Charlie Scott’s wildly irreverent adaptation of Euripides’ Medea puts modern dance to work. Scott’s sensitivity to Euripides’ dense language calls for a little blowing apart at the seams. He accomplishes this expansion by collaborating with Jennifer Wood, the resident choreographer of Suchu Dance. I should add that an appearance by Batman, a George Bush clone, and a right wing talk show host also do a fair amount of edge pushing.

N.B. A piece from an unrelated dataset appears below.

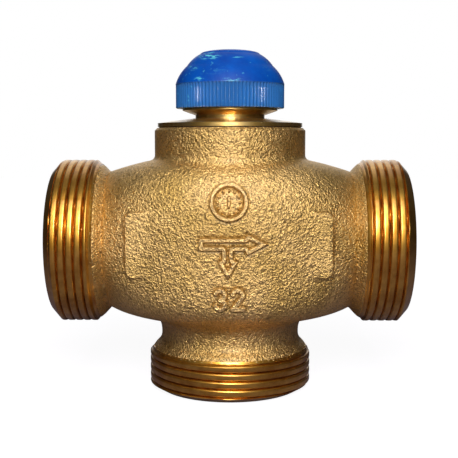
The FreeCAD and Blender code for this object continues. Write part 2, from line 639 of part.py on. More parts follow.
def gland_o_rings():
    section = "pin_ring_section - groove_gap"
    inner = "pin_radius + fit_gap"
    rings = [rubber_ring("pin_ring_" + place, inner, section, "%s + pin_ring_%s" % (GLAND_BOTTOM, place))
             for place in ("lower", "upper")]
    return joined("Compound", "gland_o_rings", Links=rings)


def gland_outer_ring():
    inner = "gland_radius - groove_gap - outer_ring_section"
    return rubber_ring("gland_outer_ring", inner, "outer_ring_section", HEAD_TOP + " - outer_ring_drop")


def retaining_ring(name, inner, outer, bottom, top):
    """Flat snap ring with an opening towards +X."""
    hoop = ring(name + "_hoop", inner, outer, bottom, top)
    opening = box(name + "_opening", ("0", "0 - clip_gap / 2", bottom),
                  (outer + " + clip_gap", "clip_gap / 2", top))
    return joined("Cut", name, Base=hoop, Tool=opening)


def guide_bush():
    bore = "stem_radius + fit_gap"
    wall = "plate_hole_radius - fit_gap"
    return turned("guide_bush", [
        (bore, PLATE_CLIP_BOTTOM),
        ("bush_flange_radius", PLATE_CLIP_BOTTOM),
        ("bush_flange_radius", PLATE_BOTTOM),
        (wall, PLATE_BOTTOM),
        (wall, PLATE_TOP + " + bush_proud"),
        (bore, PLATE_TOP + " + bush_proud")])


def return_spring():
    """Round wire wound on a helix between the seat plate and the collar."""
    coil = doc.addObject("Part::Helix", "return_spring_line")
    coil.setExpression("Radius", bound("spring_mean_radius"))
    coil.setExpression("Height", bound("spring_length - spring_wire - 2 * fit_gap"))
    coil.setExpression("Pitch", bound("(spring_length - spring_wire - 2 * fit_gap) / spring_turns"))
    coil.setExpression("Placement.Base.z", bound(PLATE_TOP + " + spring_wire / 2 + fit_gap"))
    wire = doc.addObject("Part::Circle", "return_spring_wire")
    wire.setExpression("Radius", bound("spring_wire / 2"))
    wire.Placement = FreeCAD.Placement(Vector(0, 0, 0), FreeCAD.Rotation(Vector(1, 0, 0), 90))
    wire.setExpression("Placement.Base.x", bound("spring_mean_radius"))
    wire.setExpression("Placement.Base.z", bound(PLATE_TOP + " + spring_wire / 2 + fit_gap"))
    spring = doc.addObject("Part::Sweep", "return_spring")
    spring.Sections = [wire]
    spring.Spine = (coil, ["Edge1"])
    spring.Solid = True
    spring.Frenet = True
    return spring


def stem():
    """Stem: socket for the pin, groove for the collar's ring, shoulder, and the spindle below."""
    socket = "pin_radius + groove_gap"
    groove = "stem_radius - collar_clip_groove"
    return turned("stem", [
        ("0", SPINDLE_END),
        ("spindle_radius", SPINDLE_END),
        ("spindle_radius", UPPER_CARRIER_TOP),
        ("stem_radius", UPPER_CARRIER_TOP),
        ("stem_radius", COLLAR_TOP + " - groove_gap"),
        (groove, COLLAR_TOP + " - groove_gap"),
        (groove, COLLAR_CLIP_TOP + " + groove_gap"),
        ("stem_radius", COLLAR_CLIP_TOP + " + groove_gap"),
        ("stem_radius", STEM_TOP),
        (socket, STEM_TOP),
        (socket, STEM_TOP + " - pin_socket_depth"),
        ("0", STEM_TOP + " - pin_socket_depth")])


def actuator_pin():
    return turned("actuator_pin", [
        ("0", STEM_TOP + " - pin_socket_depth"),
        ("pin_radius", STEM_TOP + " - pin_socket_depth"),
        ("pin_radius", PIN_TOP + " - pin_chamfer"),
        ("pin_radius - pin_chamfer", PIN_TOP),
        ("0", PIN_TOP)])


def disc_carrier(name, hub_end, hub_root, back):
    """Disc with a hub through its rubber ring. The hub may point up or down."""
    rim = "seat_radius + seat_lip_width + carrier_margin"
    bore = "spindle_radius + groove_gap"
    corners = [(bore, hub_end), ("hub_radius - fit_gap", hub_end), ("hub_radius - fit_gap", hub_root),
               (rim, hub_root), (rim, back), (bore, back)]
    return turned(name, corners)


def lock_nut():
    corner = "nut_flats / 2 / cos(30 deg)"
    bore = "spindle_radius + groove_gap"
    blank = turned("lock_nut_blank", [
        (bore, NUT_BOTTOM),
        ("%s - 2 * nut_chamfer" % corner, NUT_BOTTOM),
        (corner, NUT_BOTTOM + " + nut_chamfer"),
        (corner, LOWER_CARRIER_BOTTOM + " - nut_chamfer"),
        ("%s - 2 * nut_chamfer" % corner, LOWER_CARRIER_BOTTOM),
        (bore, LOWER_CARRIER_BOTTOM)])
    bar = hexagon("lock_nut_bar", "nut_flats", NUT_BOTTOM, LOWER_CARRIER_BOTTOM)
    return joined("MultiCommon", "lock_nut", Shapes=[blank, bar])


def protective_cap():
    """Moulded cap: domed shell with a boss for the pin, and a knurled skirt round the head thread."""
    thread = "head_thread_radius + cap_thread_gap"
    step = HEAD_TOP + " + stem_stroke + cap_roof_reserve"
    cap = turned("protective_cap", [
        (thread + " + cap_lead", CAP_RIM),
        ("cap_radius", CAP_RIM),
        ("cap_radius", KNURL_TOP),
        ("dome_base_radius", KNURL_TOP, "dome_side_curve"),
        ("dome_side_radius", DOME_SIDE, "dome_shoulder_curve"),
        ("dome_shoulder_radius", DOME_SHOULDER, AXIAL),
        ("0", DOME_TOP),
        ("0", PIN_TOP + " + press_gap"),
        ("boss_radius", PIN_TOP + " + press_gap"),
        ("boss_radius", DOME_TOP + " - 1.2 * cap_wall"),
        ("dome_shoulder_radius - cap_wall / 3", DOME_SHOULDER + " - 1.15 * cap_wall"),
        ("dome_side_radius - cap_wall", DOME_SIDE + " - cap_wall / 2"),
        ("head_thread_radius - head_chamfer", step),
        (thread, step),
        (thread, CAP_RIM + " + cap_lead")])
    sketch = closed_sketch(cap, "knurl_notch", "XY_Plane", [
        ("cap_radius - knurl_depth", "0", None),
        ("cap_radius + knurl_depth", "0 - knurl_width", None),
        ("cap_radius + knurl_depth", "knurl_width", None)])
    sketch.setExpression("AttachmentOffset.Base.z", bound(CAP_RIM))
    notch = cap.newObject("PartDesign::Pocket", "knurl_cut")
    notch.Profile = sketch
    notch.Reversed = True
    notch.setExpression("Length", bound("knurl_height"))
    sketch.Visibility = False
    doc.recompute()
    knurl = cap.newObject("PartDesign::PolarPattern", "knurl")
    knurl.Originals = [notch]
    knurl.Axis = (origin_feature(cap, "Z_Axis"), [""])
    knurl.Angle = 360
    knurl.setExpression("Occurrences", bound("knurl_count"))
    cap.Tip = knurl
    return cap


PIECES = [
    valve_body(),
    bonnet(),
    ring("bonnet_gasket", "neck_bore_radius + neck_chamfer", "gasket_radius", NECK_TOP, FLANGE_BOTTOM),
    gland_nut(),
    gland_o_rings(),
    gland_outer_ring(),
    ring("spring_seat_plate", "plate_hole_radius", "plate_pocket_radius - fit_gap",
         PLATE_BOTTOM, PLATE_TOP),
    retaining_ring("plate_clip", "plate_pocket_radius + plate_clip_groove - fit_gap - plate_clip_width",
                   "plate_pocket_radius + plate_clip_groove - fit_gap", PLATE_CLIP_BOTTOM, PLATE_BOTTOM),
    guide_bush(),
    return_spring(),
    actuator_pin(),
    stem(),
    ring("spring_collar", "stem_radius + groove_gap", "collar_radius", COLLAR_BOTTOM, COLLAR_TOP),
    retaining_ring("collar_clip", "stem_radius - collar_clip_groove + groove_gap",
                   "stem_radius - collar_clip_groove + groove_gap + collar_clip_width",
                   COLLAR_TOP, COLLAR_CLIP_TOP),
    disc_carrier("upper_disc_carrier", UPPER_SEAL_BOTTOM, UPPER_SEAL_TOP, UPPER_CARRIER_TOP),
    ring("upper_disc_seal", "hub_radius", "seat_radius + seat_lip_width",
         UPPER_SEAL_BOTTOM, UPPER_SEAL_TOP),
    ring("upper_disc_washer", "spindle_radius + groove_gap", "washer_radius",
         UPPER_WASHER_BOTTOM, UPPER_SEAL_BOTTOM),
    ring("spacer_sleeve", "spindle_radius + groove_gap", "sleeve_radius",
         LOWER_WASHER_TOP, UPPER_WASHER_BOTTOM),
    ring("lower_disc_washer", "spindle_radius + groove_gap", "washer_radius",
         LOWER_SEAL_TOP, LOWER_WASHER_TOP),
    ring("lower_disc_seal", "hub_radius", "seat_radius + seat_lip_width",
         LOWER_SEAL_BOTTOM, LOWER_SEAL_TOP),
    disc_carrier("lower_disc_carrier", LOWER_SEAL_TOP, LOWER_SEAL_BOTTOM, LOWER_CARRIER_BOTTOM),
    lock_nut(),
    protective_cap(),
]
doc.recompute()

for thing in doc.Objects:
    if {"Invalid", "Error"} & set(thing.State):
        raise RuntimeError("%s did not build: %s" % (thing.Label, thing.State))

os.makedirs("parts", exist_ok=True)
for piece in PIECES:
    piece.Label = piece.Name
    if piece.Shape.isNull() or not piece.Shape.isValid() or not piece.Shape.Solids:
        raise RuntimeError("%s has no sound shape" % piece.Label)
for piece in PIECES:
    piece.Shape.exportStep("parts/%s.step" % piece.Label)
    extent = piece.Shape.BoundBox
    print("%-20s %d solid, %9.1f mm3, z %.2f to %.2f" % (
        piece.Label, len(piece.Shape.Solids), piece.Shape.Volume, extent.ZMin, extent.ZMax))
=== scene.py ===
"""Looks of the three-way distribution valve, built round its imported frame.

The pieces' sizes are in millimetres, with levels that count from the axis of the run. Lights,
camera and floor are in metres, with levels that count from the frame's origin.
X runs along the straight way, -Y is the face with the flow mark, and +Z runs up the stem.
"""

import json
import math

import bpy
import numpy as np
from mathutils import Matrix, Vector


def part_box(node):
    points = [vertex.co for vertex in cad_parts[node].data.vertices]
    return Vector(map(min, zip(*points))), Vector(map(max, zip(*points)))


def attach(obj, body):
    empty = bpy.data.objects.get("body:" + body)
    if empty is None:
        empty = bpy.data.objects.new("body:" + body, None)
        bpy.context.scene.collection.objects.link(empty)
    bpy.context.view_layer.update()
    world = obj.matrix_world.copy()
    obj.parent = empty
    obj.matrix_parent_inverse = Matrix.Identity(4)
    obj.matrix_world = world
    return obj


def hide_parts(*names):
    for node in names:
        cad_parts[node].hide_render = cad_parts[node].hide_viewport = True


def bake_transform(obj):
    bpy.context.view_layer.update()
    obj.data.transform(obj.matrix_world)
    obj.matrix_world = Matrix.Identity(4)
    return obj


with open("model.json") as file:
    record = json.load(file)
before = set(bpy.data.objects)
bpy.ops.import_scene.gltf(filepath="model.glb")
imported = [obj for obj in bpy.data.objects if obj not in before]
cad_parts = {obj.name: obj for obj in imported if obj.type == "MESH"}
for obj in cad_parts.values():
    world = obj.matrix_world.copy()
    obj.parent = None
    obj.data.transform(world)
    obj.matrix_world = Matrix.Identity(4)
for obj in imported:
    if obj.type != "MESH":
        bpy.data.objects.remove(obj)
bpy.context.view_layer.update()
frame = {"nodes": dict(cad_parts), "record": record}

MM = 0.001


# Sizes taken from the frame

def mount(name):
    """A mount's row in the record."""
    return next(row for row in frame["record"]["mounts"] if row["name"] == name)


def mount_place(name):
    """A mount's place in millimetres, counted from the frame's origin."""
    return [part / MM for part in mount(name)["pos_m"]]


def node_box(name):
    """A node's lowest and highest corner in millimetres, with levels from the run's axis."""
    low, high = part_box(name)
    return ([low[0] / MM, low[1] / MM, low[2] / MM - AXIS],
            [high[0] / MM, high[1] / MM, high[2] / MM - AXIS])


AXIS = mount_place("outlet_face")[2]
RUN_END = mount_place("outlet_face")[0]
BRANCH_END = AXIS
PORT_BORE = mount("outlet_bore")["dims"]["r_mm"]
NECK_TOP = node_box("valve_body")[1][2]
BELLY_DEPTH = node_box("valve_body")[1][1]
HEAD_TOP = node_box("bonnet")[1][2]
CAP_RIM = node_box("protective_cap")[0][2]
DOME_TOP = node_box("protective_cap")[1][2]
CAP_RADIUS = node_box("protective_cap")[1][0]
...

Including Jennifer Wood’s dark and brooding choreography proved to be a strike of pure inspiration for IBP. Wood’s movement interludes serve to air out the demons in Medea’s grey matter as she contemplates a brutal future. Tamarie Cooper plays Medea with a rapturous intensity. The dances both diffuse and stroke this intensity depending upon what’s happening on stage. Of course, the Greek chorus idea seems like an obvious correlation, but I have the feeling that Scott had something more adventurous in mind by including Suchu. Dance punctuates this drama giving us the luxury of space and time to absorb Medea’s dilemma.

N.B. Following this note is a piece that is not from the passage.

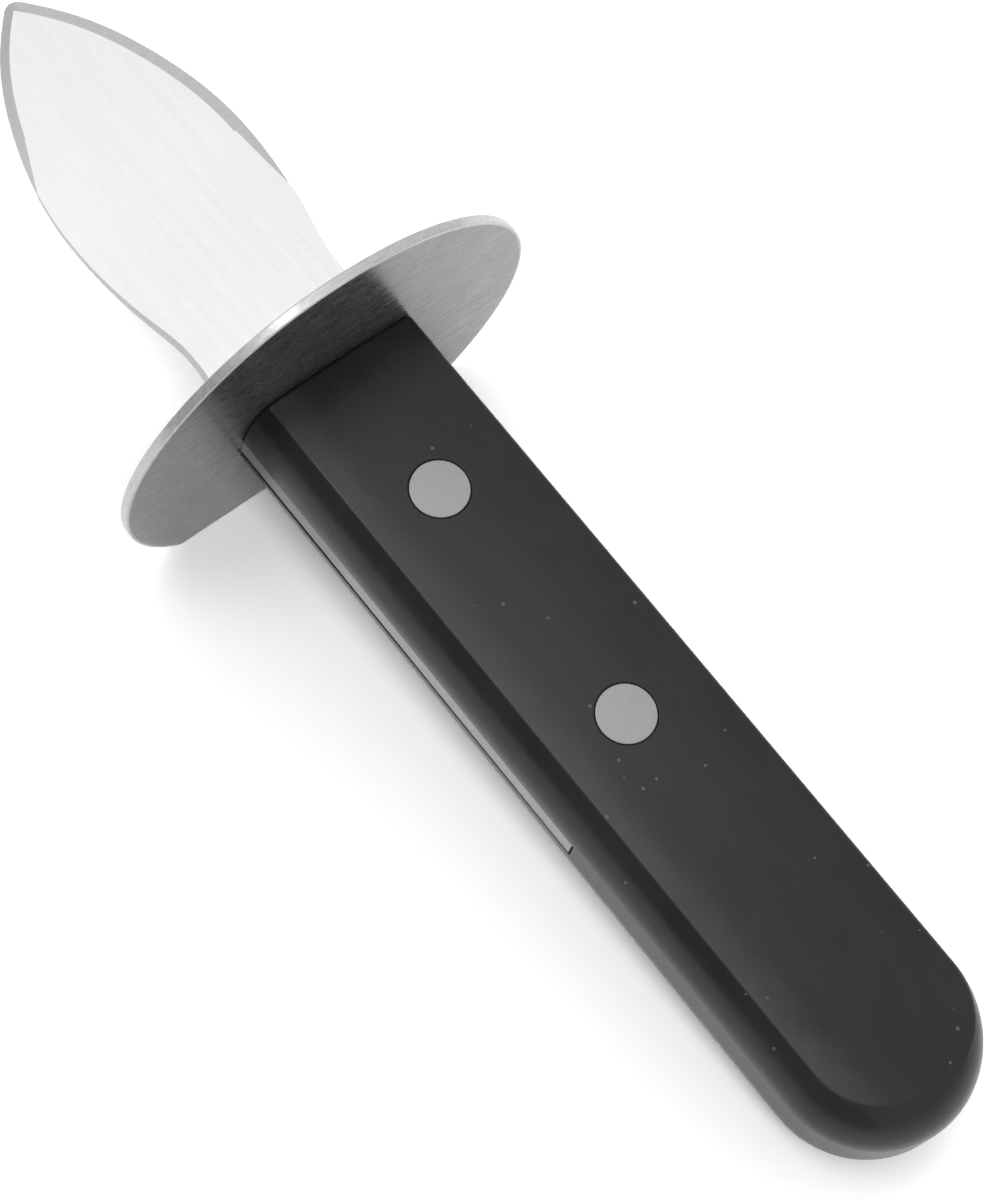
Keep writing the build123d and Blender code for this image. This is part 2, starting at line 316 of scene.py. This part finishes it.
floor_turns = [math.radians(turn) for turn in range(0, 360, floor_step)]
floor = plate(
    "floor",
    [(floor_radius * math.cos(turn), floor_radius * math.sin(turn), 0.0) for turn in floor_turns],
)
floor_look = paint(floor, "floor")
floor_level = floor_look.blend(shown_to_eye(floor_look), floor_plain_level, floor_shown_level)
floor_paint = floor_look.node("ShaderNodeBsdfDiffuse", {"Color": floor_look.grey(floor_level)})
floor_look.node("ShaderNodeOutputMaterial", {"Surface": floor_paint.outputs[0]})

# World, a soft fill that comes mostly from the knife's right and front, and pale where it is seen

fill_way = (0.5, -0.87, 0.0)
fill_ends = (-0.8, 0.8)
fill_levels = (0.08, 0.88)
world_shown_level = 0.95

world = bpy.data.worlds.new("world")
bpy.context.scene.world = world
world.use_nodes = True
world_look = Look(world.node_tree)
world_look.tree.nodes.clear()
world_way = world_look.dot(world_look.node("ShaderNodeTexCoord").outputs["Generated"], fill_way)
world_fill = world_look.span(world_way, fill_ends, fill_levels)
world_level = world_look.blend(shown_to_eye(world_look), world_fill, world_shown_level)
world_light = world_look.node("ShaderNodeBackground", {"Color": world_look.grey(world_level)})
world_look.node("ShaderNodeOutputWorld", {"Surface": world_light.outputs[0]})

# Three far lamps light the table and the knife, and two softboxes are seen only in reflections


def add_lamp(data, place, turn, reflected):
    lamp = bpy.data.objects.new(data.name, data)
    lamp.location = place
    lamp.rotation_euler = turn.to_track_quat("-Z", "Y").to_euler()
    lamp.visible_glossy = reflected
    lamp.visible_diffuse = not reflected
    bpy.context.scene.collection.objects.link(lamp)


def far_lamp(name, way, width, strength):
    """A lamp in a direction, as wide as an angle in degrees."""
    data = bpy.data.lights.new(name, "SUN")
    data.angle = math.radians(width)
    data.energy = strength
    add_lamp(data, Vector(way), -Vector(way), False)


def softbox(name, place, size, radiance):
    """A rectangular lamp that faces the origin."""
    data = bpy.data.lights.new(name, "AREA")
    data.shape = "RECTANGLE"
    data.size, data.size_y = size
    data.energy = radiance * math.pi * size[0] * size[1]
    add_lamp(data, Vector(place), -Vector(place), True)


far_lamp("ceiling", way=(-0.43, 0.25, 0.87), width=28.0, strength=1.35)
far_lamp("window", way=(0.18, 0.18, 0.97), width=24.0, strength=0.42)
far_lamp("side", way=(0.43, -0.75, 0.5), width=28.0, strength=0.38)
softbox("strip", place=(0.05, 0.0, 1.07), size=(0.9, 0.2), radiance=1.4)
softbox("spot", place=(0.32, 0.2, 0.94), size=(0.2, 0.16), radiance=8.0)

# A grey card at the knife's left, seen only in reflections

card_side = 0.9
card_half_length = 1.5
card_height = 1.0
card_colour = (0.5, 0.5, 0.5, 1.0)

card = plate(
    "card",
    [
        (-card_half_length, card_side, 0.0),
        (card_half_length, card_side, 0.0),
        (card_half_length, card_side, card_height),
        (-card_half_length, card_side, card_height),
    ],
)
card.visible_camera = False
card.visible_diffuse = False
card.visible_shadow = False
card.visible_transmission = False
card_look = paint(card, "card")
card_grey = card_look.node("ShaderNodeEmission", {"Color": card_colour, "Strength": 1.0})
card_look.node("ShaderNodeOutputMaterial", {"Surface": card_grey.outputs[0]})

bpy.context.scene.view_settings.view_transform = "Standard"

Wood’s choreography brings indecision into the body full force as the dancers fling their limbs with a mixture of precision and abandon. Strong sweeping gestures reverberate through their bodies like powerful vibrations. Scott’s adaptation hones in on the bad idea --killing her children to get back at her unfaithful husband-- that Medea contemplates during the course of the drama. The dance sections give new meaning to the “voices in our head.” Medea, however, has dancers in her head. The dancers air out her thoughts, place considerable tension in the environment, and stir the space through their turbulent patterns. Cooper’s strong physical presence (she was trained as a dancer) merges well with Suchu’s comings and goings. Scott sets up an equation whereby Medea’s reckless ways require a modern dance troupe.

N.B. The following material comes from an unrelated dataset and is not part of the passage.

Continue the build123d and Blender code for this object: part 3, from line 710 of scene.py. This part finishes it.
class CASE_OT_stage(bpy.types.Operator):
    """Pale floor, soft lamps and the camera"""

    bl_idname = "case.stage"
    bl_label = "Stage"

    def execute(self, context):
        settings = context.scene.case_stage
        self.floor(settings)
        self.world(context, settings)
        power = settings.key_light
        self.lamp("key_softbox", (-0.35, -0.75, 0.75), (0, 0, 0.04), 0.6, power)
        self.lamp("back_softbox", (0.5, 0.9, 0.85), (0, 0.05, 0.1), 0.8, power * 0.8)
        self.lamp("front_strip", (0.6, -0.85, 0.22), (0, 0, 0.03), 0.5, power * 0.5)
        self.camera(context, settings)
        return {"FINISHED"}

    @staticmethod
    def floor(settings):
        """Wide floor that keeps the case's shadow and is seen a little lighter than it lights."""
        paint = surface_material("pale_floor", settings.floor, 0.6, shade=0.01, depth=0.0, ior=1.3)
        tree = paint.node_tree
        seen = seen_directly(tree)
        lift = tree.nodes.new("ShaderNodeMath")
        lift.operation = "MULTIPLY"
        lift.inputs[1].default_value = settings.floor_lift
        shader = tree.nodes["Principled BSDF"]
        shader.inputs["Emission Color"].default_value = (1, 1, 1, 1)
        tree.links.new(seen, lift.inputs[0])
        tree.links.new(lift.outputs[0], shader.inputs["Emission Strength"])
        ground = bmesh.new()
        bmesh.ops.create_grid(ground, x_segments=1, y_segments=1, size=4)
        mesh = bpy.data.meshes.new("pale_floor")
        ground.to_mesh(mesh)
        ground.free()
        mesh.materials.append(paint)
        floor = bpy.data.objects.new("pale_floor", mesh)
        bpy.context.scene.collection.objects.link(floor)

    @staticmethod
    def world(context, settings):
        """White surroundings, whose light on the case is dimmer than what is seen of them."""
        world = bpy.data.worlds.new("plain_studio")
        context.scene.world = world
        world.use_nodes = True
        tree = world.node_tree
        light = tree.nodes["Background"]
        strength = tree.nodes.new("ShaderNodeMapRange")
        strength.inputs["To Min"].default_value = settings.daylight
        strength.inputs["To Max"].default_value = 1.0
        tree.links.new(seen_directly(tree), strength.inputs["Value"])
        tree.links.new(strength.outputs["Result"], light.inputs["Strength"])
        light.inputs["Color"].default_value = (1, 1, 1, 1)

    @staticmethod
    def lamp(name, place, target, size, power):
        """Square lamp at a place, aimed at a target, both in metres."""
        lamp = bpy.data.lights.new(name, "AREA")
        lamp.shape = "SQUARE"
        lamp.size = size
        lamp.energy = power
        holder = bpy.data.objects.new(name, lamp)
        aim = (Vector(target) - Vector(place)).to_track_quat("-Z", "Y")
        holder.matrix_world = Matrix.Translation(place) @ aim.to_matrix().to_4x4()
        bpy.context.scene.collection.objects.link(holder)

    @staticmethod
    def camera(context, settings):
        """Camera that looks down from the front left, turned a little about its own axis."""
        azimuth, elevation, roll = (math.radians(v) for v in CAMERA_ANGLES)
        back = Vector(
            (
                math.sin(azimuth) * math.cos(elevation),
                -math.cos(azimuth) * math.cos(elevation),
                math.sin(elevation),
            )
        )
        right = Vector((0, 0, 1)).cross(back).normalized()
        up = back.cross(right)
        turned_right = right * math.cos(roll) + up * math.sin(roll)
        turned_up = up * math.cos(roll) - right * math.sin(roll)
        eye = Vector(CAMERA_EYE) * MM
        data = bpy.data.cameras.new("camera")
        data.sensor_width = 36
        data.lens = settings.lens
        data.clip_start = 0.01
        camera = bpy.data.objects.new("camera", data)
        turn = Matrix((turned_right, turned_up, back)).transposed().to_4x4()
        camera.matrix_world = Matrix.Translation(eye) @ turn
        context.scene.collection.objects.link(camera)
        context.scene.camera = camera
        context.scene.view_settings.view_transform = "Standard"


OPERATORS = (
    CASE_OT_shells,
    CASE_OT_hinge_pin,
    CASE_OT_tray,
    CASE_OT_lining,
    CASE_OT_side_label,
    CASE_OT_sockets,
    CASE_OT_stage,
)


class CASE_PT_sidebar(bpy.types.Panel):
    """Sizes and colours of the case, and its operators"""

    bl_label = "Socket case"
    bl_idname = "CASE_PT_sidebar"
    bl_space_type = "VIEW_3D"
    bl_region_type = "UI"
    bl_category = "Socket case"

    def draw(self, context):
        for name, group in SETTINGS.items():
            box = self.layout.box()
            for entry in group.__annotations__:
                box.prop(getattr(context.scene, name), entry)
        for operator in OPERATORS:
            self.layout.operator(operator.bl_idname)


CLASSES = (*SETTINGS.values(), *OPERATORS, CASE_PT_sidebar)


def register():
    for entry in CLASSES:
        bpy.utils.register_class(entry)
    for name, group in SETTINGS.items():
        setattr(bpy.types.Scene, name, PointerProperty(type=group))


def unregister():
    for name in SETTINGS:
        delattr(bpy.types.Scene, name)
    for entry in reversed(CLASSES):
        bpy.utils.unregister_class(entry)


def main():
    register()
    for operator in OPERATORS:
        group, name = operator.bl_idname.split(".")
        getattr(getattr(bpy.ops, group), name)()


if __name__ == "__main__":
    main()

The dancers delivered the strongest performance by Suchu this season. Veterans Tina Shariffskul and Jessi Harper have mastered Suchu’s idiosyncratic style while newcomers Helen Cloots and Nicole Craft danced with authority and an imposing confidence. The highly physical style of IBP created a hospitable climate for dance as Wood’s work looks completely at home at the Axiom. The IBP/Suchu collaboration seems right and natural and I look forward to more such ventures.

At the end-- after the dirty deed-- the entire cast gathers on one side of the stage to play a little game of limb toss. With arms and legs flying, they resemble a drowning crew on a sinking ship. The play ends in silence as movement has the last word.

Medea continues through May 7th at the Axiom, 2524 Mckinney.